Clustering as an Evaluation Protocol for Knowledge Embedding Representation of Categorised Multi-relational Data in the Clinical Domain
This addresses the issue of information loss in evaluation for clinical domain machine learning, though it appears incremental as it focuses on improving an existing protocol rather than introducing a new method.
The paper tackled the problem of evaluating knowledge embedding representations for categorized multi-relational clinical data, proposing a clustering evaluation protocol as an alternative to traditional link prediction, with experimental results showing strong correlations (Pearson and Spearman) indicating its potential to replace link prediction.

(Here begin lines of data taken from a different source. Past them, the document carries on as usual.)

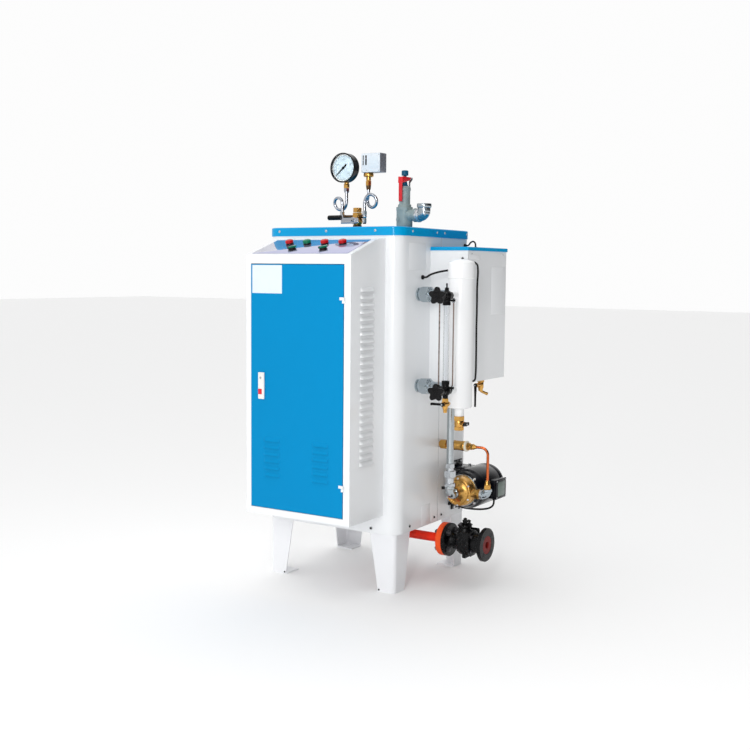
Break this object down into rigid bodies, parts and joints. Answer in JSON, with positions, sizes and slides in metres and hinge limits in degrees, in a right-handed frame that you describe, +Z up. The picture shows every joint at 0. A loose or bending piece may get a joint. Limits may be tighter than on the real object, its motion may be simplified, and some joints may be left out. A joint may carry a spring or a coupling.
{
  "type": "electric steam boiler",
  "caption": "Upright electric steam boiler: white casing on four legs, blue lid, switch cabinet with hinged door, feed tank, level column, feed pump, steam and relief valves, drain valve.",
  "frame": {"origin": "on the floor, midway between the four foot anchor holes", "axes": "+Z up, +X to the right seen from the cabinet door, +Y to the rear"},
  "size_m": [0.797, 0.785, 1.5854],
  "materials": {
    "casing_white": "gloss powder coat, white",
    "lid_blue": "gloss paint, blue",
    "leg_white": "gloss powder coat, white",
    "door_blue": "satin paint, blue",
    "panel_grey": "gloss panel sheet, pale lavender grey",
    "tank_white": "gloss powder coat, white",
    "tank_blue": "gloss paint, blue",
    "column_white": "gloss white paint",
    "galvanised": "zinc coated malleable iron",
    "steel": "polished steel tube",
    "brass": "cast and machined brass",
    "bronze": "cast bronze, machined face",
    "copper": "bare copper tube",
    "glass": "clear tube",
    "black_iron": "black painted casting",
    "black_plastic": "moulded black plastic",
    "lamp_plastic": "red and green lenses on black collars",
    "green_plastic": "moulded green plastic",
    "lock_white": "white push lock with a red button",
    "motor_black": "dark navy black gloss paint",
    "pipe_red": "red oxide paint",
    "valve_grey": "grey cast iron",
    "lever_red": "red paint",
    "cap_teal": "teal paint",
    "switch_grey": "light grey sheet cover",
    "lead_black": "black cable sheath",
    "zinc": "zinc plated hinge"
  },
  "bodies": {
    "boiler": {"casing_front": "casing_white", "casing_rear": "casing_white", "casing_lid": "lid_blue", "base_plate": "casing_white", "legs": "leg_white", "cabinet_left_side": "casing_white", "cabinet_right_side": "casing_white", "cabinet_floor": "casing_white", "cabinet_front_frame": "casing_white", "control_panel": "panel_grey", "panel_fittings": "lamp_plastic", "cabinet_hinges": "zinc", "tank_walls": "tank_white", "tank_floor": "tank_white", "tank_cover": "tank_blue", "level_column": "column_white", "column_cap": "column_white", "column_unions": "galvanised", "column_drain_valve": "brass", "gauge_valves": "black_iron", "gauge_glass": "glass", "gauge_guard_rods": "steel", "suction_pipe": "galvanised", "pump_head": "bronze", "pump_motor": "motor_black", "motor_terminal_box": "motor_black", "delivery_elbow": "galvanised", "copper_pipe": "copper", "check_valve": "brass", "drain_pipe": "pipe_red", "drain_valve": "black_iron", "steam_valve": "brass", "siphon_pipes": "steel", "pressure_gauge": "black_iron", "pressure_controller": "switch_grey", "safety_valve": "valve_grey", "relief_elbow": "galvanised", "tank_tap": "brass", "lead_glands": "black_plastic", "electrode_lead": "lead_black", "float_lead": "lead_black", "column_lead": "lead_black", "motor_lead": "lead_black"},
    "cabinet_door": {"door_panel": "door_blue", "door_lock": "lock_white", "door_hinges": "zinc"},
    "left_selector": {"selector_knob_left": "green_plastic"},
    "right_selector": {"selector_knob_right": "green_plastic"},
    "steam_lever": {"steam_valve_lever": "steel"},
    "relief_lever": {"safety_valve_lever": "lever_red"},
    "relief_spindle": {"safety_valve_spindle": "cap_teal"},
    "upper_handwheel": {"gauge_handwheel_upper": "black_plastic"},
    "lower_handwheel": {"gauge_handwheel_lower": "black_plastic"},
    "gauge_cock_lever": {"gauge_drain_lever": "black_plastic"},
    "column_cock_lever": {"column_drain_lever": "black_plastic"},
    "tap_lever": {"tank_tap_lever": "black_plastic"}
  },
  "joints": [
    {"name": "door_hinge", "type": "hinge", "parent": "boiler", "child": "cabinet_door", "pos_m": [0.2043, -0.4914, 0.73], "axis": [0, 0, 1], "range_deg": [0, 110]},
    {"name": "left_selector_turn", "type": "hinge", "parent": "boiler", "child": "left_selector", "pos_m": [-0.045, -0.438, 1.21157], "axis": [0, -0.3175, 0.9483], "range_deg": [-45, 45]},
    {"name": "right_selector_turn", "type": "hinge", "parent": "boiler", "child": "right_selector", "pos_m": [0.086, -0.438, 1.21157], "axis": [0, -0.3175, 0.9483], "range_deg": [-45, 45]},
    {"name": "steam_lever_turn", "type": "hinge", "parent": "boiler", "child": "steam_lever", "pos_m": [-0.063, -0.031, 1.33], "axis": [0, 1, 0], "range_deg": [0, 90]},
    {"name": "relief_lever_lift", "type": "hinge", "parent": "boiler", "child": "relief_lever", "pos_m": [0.1446, 0.03, 1.482], "axis": [-1, 0, 0], "range_deg": [0, 7]},
    {"name": "relief_spindle_rise", "type": "slide", "parent": "boiler", "child": "relief_spindle", "axis": [0, 0, 1], "range_m": [0, 0.0045]},
    {"name": "upper_handwheel_turn", "type": "hinge", "parent": "boiler", "child": "upper_handwheel", "pos_m": [0.453, -0.3, 1.061], "axis": [0, -1, 0], "range_deg": [0, 350]},
    {"name": "lower_handwheel_turn", "type": "hinge", "parent": "boiler", "child": "lower_handwheel", "pos_m": [0.453, -0.3, 0.7355], "axis": [0, -1, 0], "range_deg": [0, 350]},
    {"name": "gauge_cock_turn", "type": "hinge", "parent": "boiler", "child": "gauge_cock_lever", "pos_m": [0.453, -0.25, 0.69], "axis": [0, -1, 0], "range_deg": [0, 90]},
    {"name": "column_cock_turn", "type": "hinge", "parent": "boiler", "child": "column_cock_lever", "pos_m": [0.48, -0.128, 0.611], "axis": [1, 0, 0], "range_deg": [0, 90]},
    {"name": "tank_tap_turn", "type": "hinge", "parent": "boiler", "child": "tap_lever", "pos_m": [0.4, 0.0965, 0.724], "axis": [0, -1, 0], "range_deg": [0, 90]}
  ],
  "couplings": [
    {"joint": "relief_spindle_rise", "follows": "relief_lever_lift", "m_per_rad": 0.036}
  ]
}
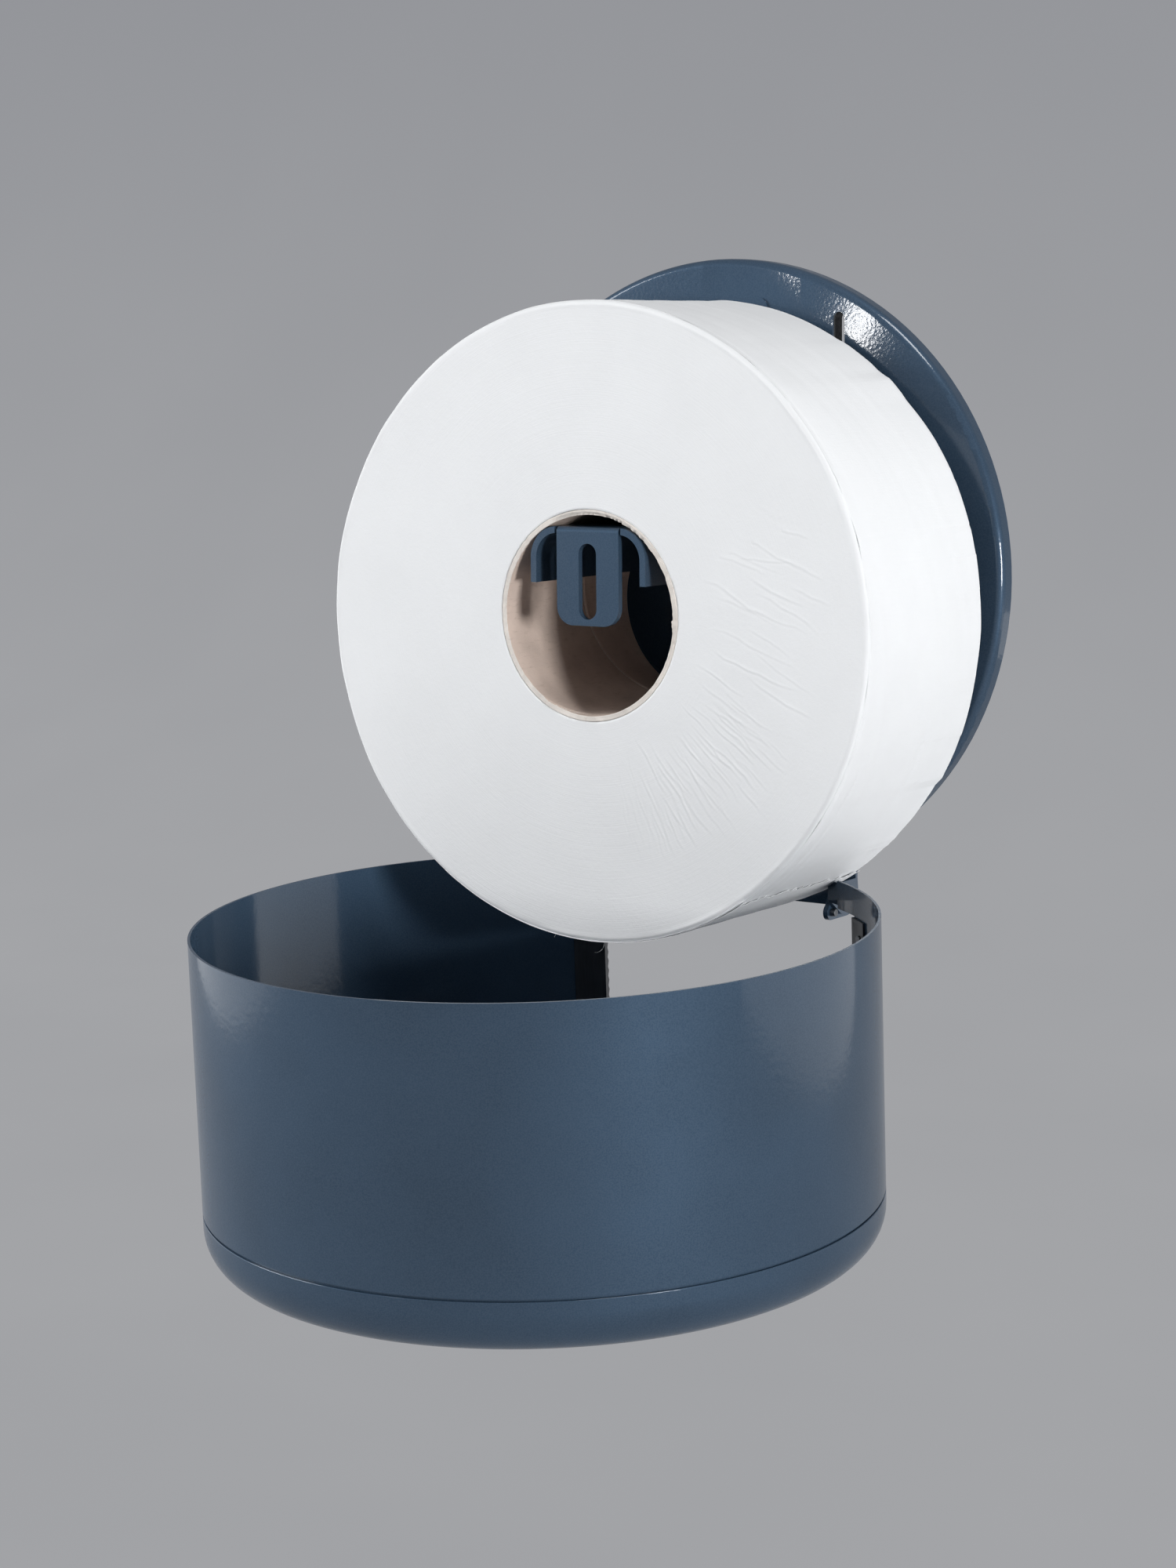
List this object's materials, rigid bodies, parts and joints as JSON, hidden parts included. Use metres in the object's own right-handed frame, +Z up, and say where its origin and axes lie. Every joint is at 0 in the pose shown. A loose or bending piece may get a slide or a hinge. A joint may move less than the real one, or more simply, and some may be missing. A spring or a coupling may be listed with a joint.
{
  "type": "jumbo toilet roll dispenser",
  "caption": "Round wall-mounted drum dispenser for a jumbo toilet roll, cover hinged down open, with lock, roll holder, tear strips and a full roll.",
  "frame": {"origin": "centre of the round wall plate, on the wall", "axes": "+Z up, +Y into the wall, the cover opens towards -Y, +X to the right seen from the front"},
  "size_m": [0.2568, 0.2701, 0.3752],
  "materials": {
    "coat": "gloss slate-blue powder coat",
    "zinc": "zinc plated",
    "steel": "plated, satin",
    "lock": "plated, bright",
    "spacer": "moulded black",
    "card": "spiral wound board",
    "paper": "soft tissue"
  },
  "bodies": {
    "base": {"wall_plate": "coat", "mount_spacers": "spacer", "hinge_bracket": "coat", "hinge_bracket_rivets": "zinc", "hinge_pins": "zinc", "stop_pins": "zinc", "roll_holder": "coat", "roll_holder_rivets": "zinc"},
    "cover": {"cover_shell": "coat", "cover_cap": "coat", "joint_ring": "coat", "cover_ear_left": "coat", "cover_ear_right": "coat", "tear_strip_left": "coat", "tear_strip_right": "coat", "tear_strip_rivets": "zinc", "lock_housing": "lock", "lock_washer": "steel", "lock_nut": "steel"},
    "lock": {"lock_plug": "lock", "lock_tongue": "steel", "lock_screw": "steel"},
    "roll": {"roll_core": "card", "paper_roll": "paper"}
  },
  "joints": [
    {"name": "cover_hinge", "type": "hinge", "parent": "base", "child": "cover", "pos_m": [0, -0.019, -0.1262], "axis": [-1, 0, 0], "range_deg": [0, 92.6]},
    {"name": "lock_turn", "type": "hinge", "parent": "cover", "child": "lock", "pos_m": [0, -0.14703, -0.22111], "axis": [0, 0.0454, -0.999], "range_deg": [0, 90]},
    {"name": "roll_spin", "type": "hinge", "parent": "base", "child": "roll", "pos_m": [0, -0.0633, -0.01043], "axis": [0, -1, 0], "continuous": true}
  ]
}
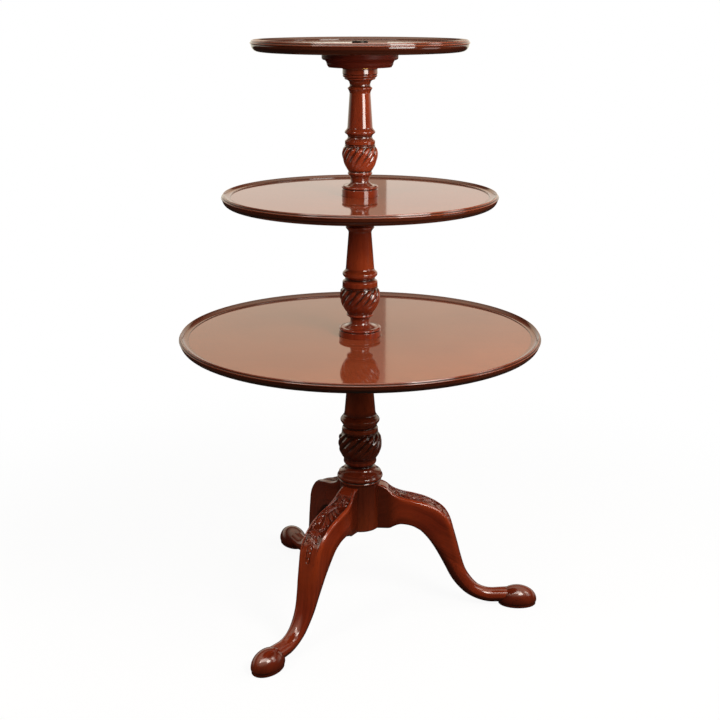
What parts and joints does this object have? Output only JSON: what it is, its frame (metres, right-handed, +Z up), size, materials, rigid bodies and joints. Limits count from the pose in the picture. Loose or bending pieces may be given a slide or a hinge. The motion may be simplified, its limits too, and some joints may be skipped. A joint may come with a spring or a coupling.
{
  "type": "three-tier dumbwaiter table",
  "caption": "Tiered dumbwaiter table: round dished trays that turn about a turned pillar on a tripod of cabriole legs with pad feet.",
  "frame": {"origin": "on the floor, under the axis of the pillar", "axes": "+Z up along the pillar, +X over the right leg; the other two legs stand at 120 and 240 degrees about +Z"},
  "size_m": [0.6735, 0.66, 1.0641],
  "materials": {
    "mahogany_tray": "french polished, high gloss",
    "mahogany_pillar": "french polished, high gloss",
    "mahogany_leg": "french polished, high gloss",
    "mahogany_bearer": "polished edge",
    "black_iron": "blackened",
    "steel_screw": "dulled with age",
    "brass_washer": "plain turned"
  },
  "bodies": {
    "stand": {"lower_column": "mahogany_pillar", "middle_column": "mahogany_pillar", "upper_column": "mahogany_pillar", "leg_right": "mahogany_leg", "leg_rear_left": "mahogany_leg", "leg_front_left": "mahogany_leg", "leg_brace": "black_iron", "brace_screws": "steel_screw", "top_stud": "black_iron", "top_nut": "black_iron", "bottom_washer": "brass_washer", "middle_washer": "brass_washer", "top_washer": "brass_washer"},
    "bottom_tier": {"bottom_tray": "mahogany_tray", "bottom_bearer": "mahogany_bearer", "bottom_bearer_screws": "steel_screw"},
    "middle_tier": {"middle_tray": "mahogany_tray", "middle_bearer": "mahogany_bearer", "middle_bearer_screws": "steel_screw"},
    "top_tier": {"top_tray": "mahogany_tray", "top_bearer": "mahogany_bearer", "top_bearer_screws": "steel_screw"}
  },
  "joints": [
    {"name": "bottom_tier_turn", "type": "hinge", "parent": "stand", "child": "bottom_tier", "pos_m": [0, 0, 0.5254], "axis": [0, 0, 1], "continuous": true},
    {"name": "middle_tier_turn", "type": "hinge", "parent": "stand", "child": "middle_tier", "pos_m": [0, 0, 0.7804], "axis": [0, 0, 1], "continuous": true},
    {"name": "top_tier_turn", "type": "hinge", "parent": "stand", "child": "top_tier", "pos_m": [0, 0, 1.0448], "axis": [0, 0, 1], "continuous": true}
  ]
}
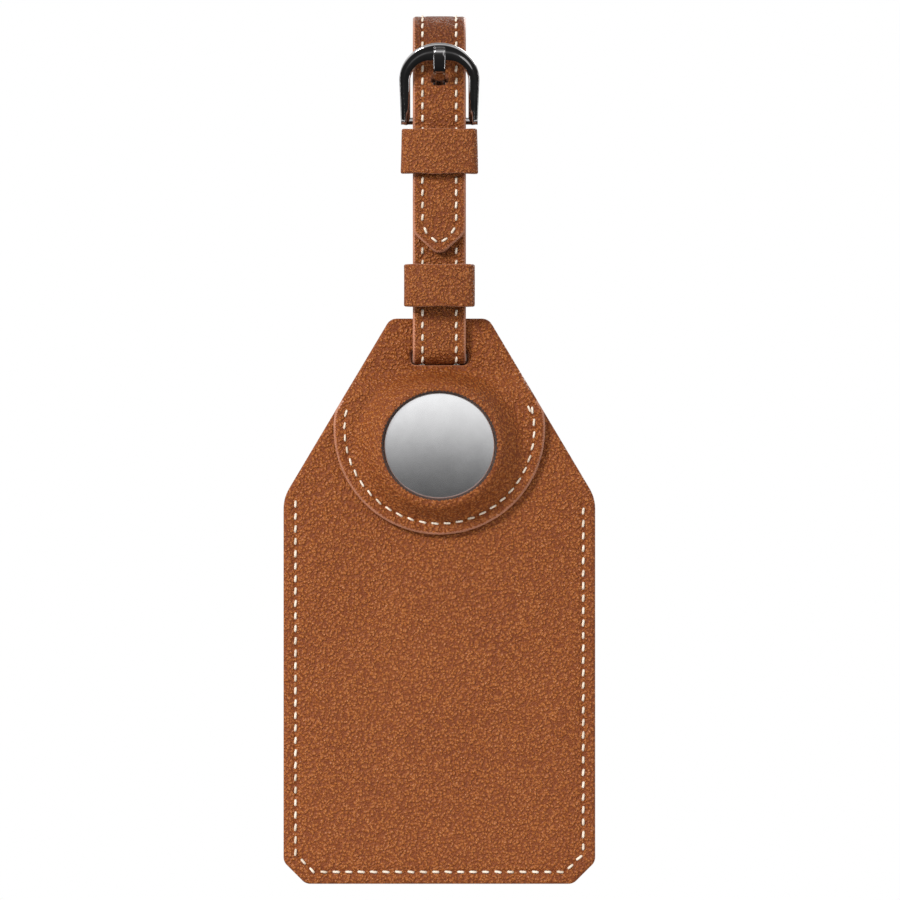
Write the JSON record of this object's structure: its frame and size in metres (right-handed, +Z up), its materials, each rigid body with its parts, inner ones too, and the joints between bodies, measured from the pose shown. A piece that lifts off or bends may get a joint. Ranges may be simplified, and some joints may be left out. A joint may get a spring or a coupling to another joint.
{
  "type": "luggage tag",
  "caption": "Leather luggage tag with a card pocket, a round flap holding a coin tracker, and a buckled strap.",
  "frame": {"origin": "inside top of the strap loop, where a bag handle bears", "axes": "+Z up along the hanging tag, -Y out of the front face, +X to the right seen from the front"},
  "size_m": [0.0704, 0.0264, 0.1962],
  "materials": {
    "leather": "satin",
    "lining": "matte",
    "thread": "matte",
    "buckle_metal": "gloss",
    "steel": "satin",
    "board": "matte",
    "white_plastic": "gloss",
    "card": "matte",
    "stiff_board": "matte"
  },
  "bodies": {
    "strap": {"strap_face": "leather", "strap_backing": "lining", "loop_face": "leather", "loop_backing": "lining", "strap_stitching": "thread", "tail_stitching": "thread", "upper_keeper": "leather"},
    "buckle": {"buckle_frame": "buckle_metal", "buckle_bar": "buckle_metal"},
    "prong": {"buckle_prong": "buckle_metal"},
    "keeper": {"lower_keeper": "leather"},
    "tag": {"yoke_face": "leather", "yoke_backing": "lining", "yoke_stitching": "thread", "back_panel": "leather", "stiffener": "stiff_board", "back_lining": "lining", "front_panel": "leather", "front_lining": "lining", "body_stitching": "thread", "top_panel": "leather"},
    "flap": {"flap_leather": "leather", "flap_lining": "lining", "flap_stitching": "thread", "tracker_case": "white_plastic", "tracker_board": "board", "tracker_battery": "steel"},
    "cover": {"tracker_cover": "steel"},
    "card": {"address_card": "card"}
  },
  "joints": [
    {"name": "tag_swing", "type": "hinge", "parent": "strap", "child": "tag", "pos_m": [0, -0.0055, -0.0654], "axis": [1, 0, 0], "range_deg": [-25, 25]},
    {"name": "flap_fold", "type": "hinge", "parent": "tag", "child": "flap", "pos_m": [0, -0.0086, -0.0776], "axis": [-1, 0, 0], "range_deg": [0, 105]},
    {"name": "card_slide", "type": "slide", "parent": "tag", "child": "card", "axis": [0, 0, 1], "range_m": [0, 0.022]},
    {"name": "cover_twist", "type": "hinge", "parent": "flap", "child": "cover", "pos_m": [0, -0.0137, -0.0952], "axis": [0, 1, 0], "range_deg": [0, 18]},
    {"name": "keeper_slide", "type": "slide", "parent": "strap", "child": "keeper", "axis": [0, 0, 1], "range_m": [0, 0.0195]},
    {"name": "buckle_rock", "type": "hinge", "parent": "strap", "child": "buckle", "pos_m": [0, -0.0064, -0.0219], "axis": [1, 0, 0], "range_deg": [0, 4]},
    {"name": "prong_rock", "type": "hinge", "parent": "strap", "child": "prong", "pos_m": [0, -0.0064, -0.0219], "axis": [1, 0, 0], "range_deg": [0, 4]}
  ],
  "couplings": [
    {"joint": "prong_rock", "follows": "buckle_rock", "ratio": 1}
  ]
}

Learning knowledge representation is an increasingly important technology applicable in many domain-specific machine learning problems. We discuss the effectiveness of traditional Link Prediction or Knowledge Graph Completion evaluation protocol when embedding knowledge representation for categorised multi-relational data in the clinical domain. Link prediction uses to split the data into training and evaluation subsets, leading to loss of information along training and harming the knowledge representation model accuracy. We propose a Clustering Evaluation Protocol as a replacement alternative to the traditionally used evaluation tasks. We used embedding models trained by a knowledge embedding approach which has been evaluated with clinical datasets. Experimental results with Pearson and Spearman correlations show strong evidence that the novel proposed evaluation protocol is pottentially able to replace link prediction.